Mother vs. Happiness

Where does it start, our downhill slide -- a slide into serious sin for the most damaged; for the rest. at best, into lukewarmth and mediocrity?

I suppose it begins with our desire to be happy, which is quickly corrupted by our belief that we deserve to be happy. I've known few people who don't secretly harbor this belief, including the very best of men. Our self-regard, our amour-propre, is so deep and intractable that even those of us who strive for holiness find it hard to escape the notion that this holiness, once attained, will curry favor with God and loosen up all kinds of neat stuff for us. It's hard to escape the thinking that if f I, say, pray and work for a sincere conversion, or go to daily Mass, or give lots of money to the poor, or pray for the people that I hate, then God, noticing with approval, will send me a really nice guy, or put in a word with my boss about a raise, or at least make my life just a little less painful and difficult. 

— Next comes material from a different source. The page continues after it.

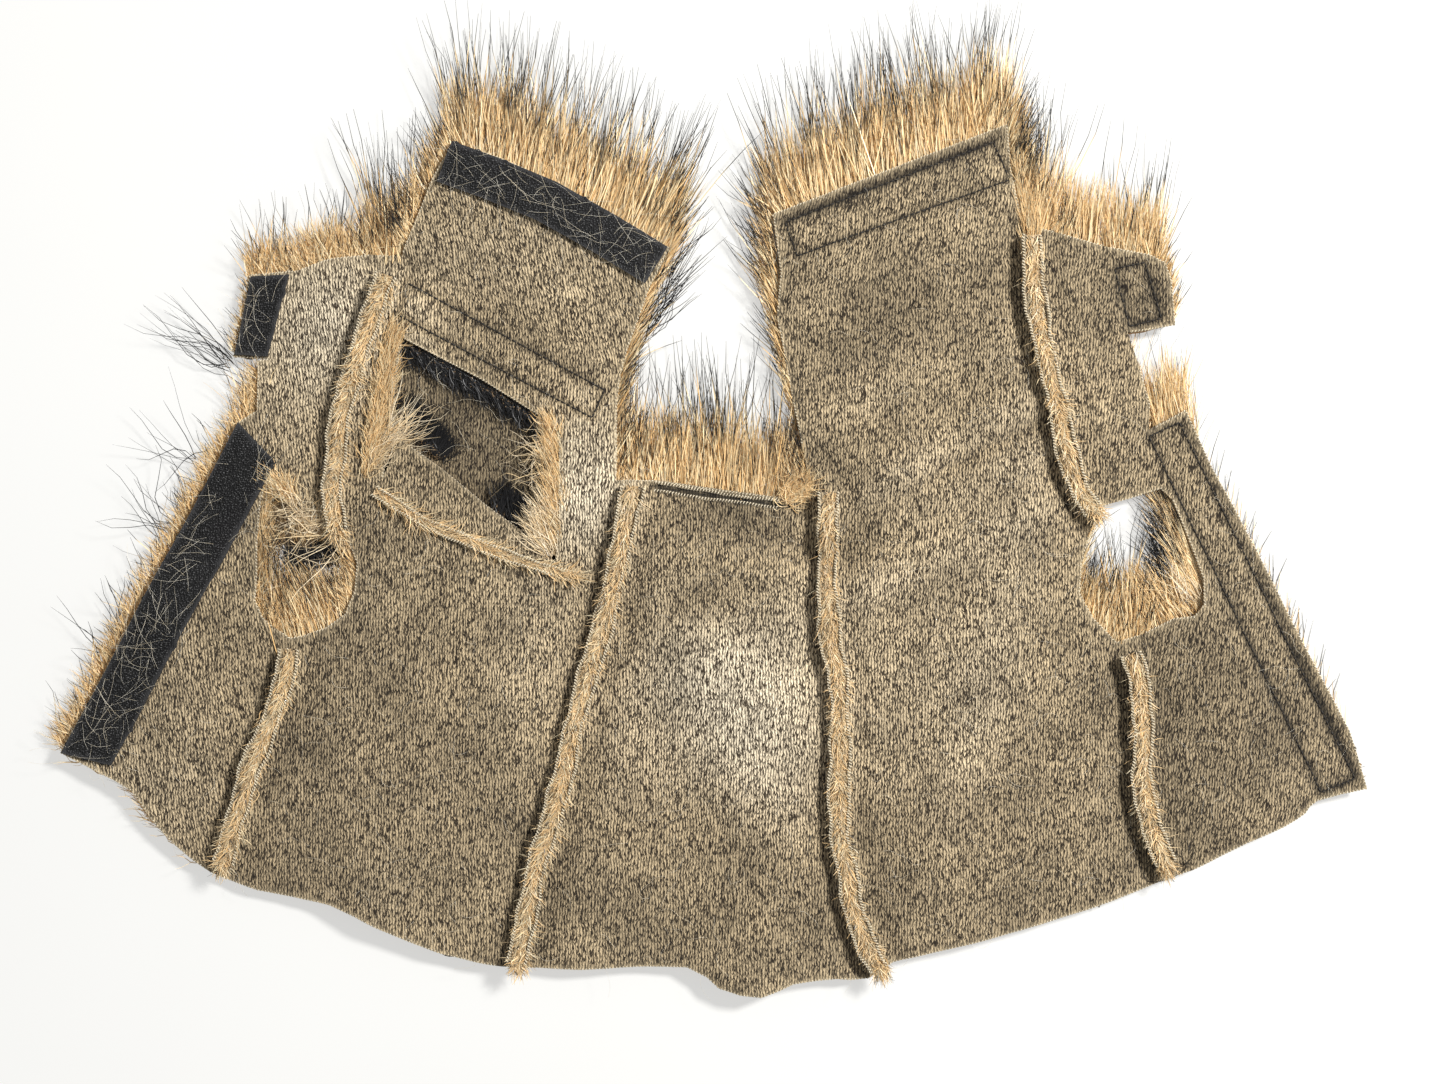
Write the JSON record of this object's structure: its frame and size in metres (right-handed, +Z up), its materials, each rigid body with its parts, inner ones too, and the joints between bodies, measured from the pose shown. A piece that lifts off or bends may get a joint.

This belief is reinforced by a popular narrative in Catholic writing, which features the protagonist's turning or returning to God, after which everything falls neatly into place. This narrative is (no doubt unintentionally) deceptive, because it implies cause and effect, actions and consequences. It doesn't acknowledge the untold numbers of people who turn or return to God -- who turn or return to Him daily, in fact -- and who strive to orient their lives and wills completely in the direction of His own, but who nevertheless suffer, who continue to suffer, and whose sufferings persist and even get worse. 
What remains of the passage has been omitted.